Including how corporations can create class distinctions by affordability and accessibility of their products.

“They’re not just making Soylent Green to be philanthropic,” Adamson said. “They’re controlling the food system in order to be in control of who is in what class.”

Can’t trust anyone

Joshua Vasquez, a lecturer in film and media studies in the Department of English, first watched “Soylent Green” as a boy when it would pop up on television on Saturday afternoons.

“It always seemed a little awkward to me,” he said. “And I know in pop culture, it became something of a joke because Phil Hartman did a parody of it on ‘Saturday Night Live.’”
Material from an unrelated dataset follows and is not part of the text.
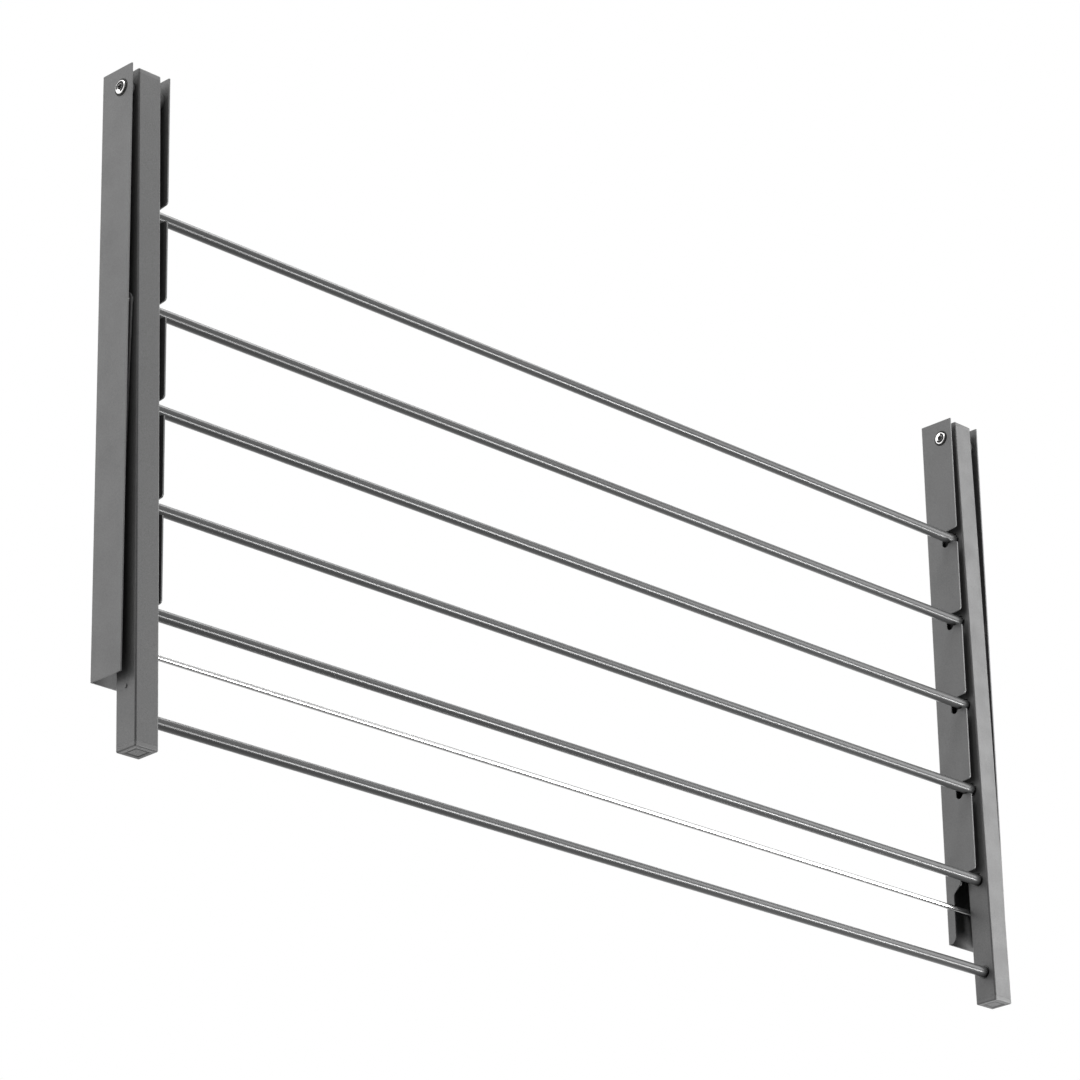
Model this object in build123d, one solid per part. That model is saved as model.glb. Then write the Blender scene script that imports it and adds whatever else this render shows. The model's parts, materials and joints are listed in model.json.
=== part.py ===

But as Vasquez grew up, became more interested in film and watched “Soylent Green” again, he recognized a melancholy and sense of anxiousness that grips some people today.

“This is not a political screed, but we are living in a very fractured political landscape, which is not exactly but largely similar to this kind of fracturing in the late 1960s and early 1970s,” he said. “And that profound distrust of government can lead to this feeling of paranoia. That sense of being very aware of the dangers of the moment, at least I would argue, has kept the movie very fresh.”

And while “Soylent Green” is clearly an exaggeration, it’s what it represents that makes it relevant today.

“I mean, we’re obviously not making wafers out of human remains and a jar of strawberry jam doesn’t cost $150,” Vasquez said. “But people will say, ‘This is where we’re heading unless we do something.’”

You could say the future in “Soylent Green” has become, 49 years later, the present.

“Essentially,” Adamson said, “it was a movie ahead of its time.”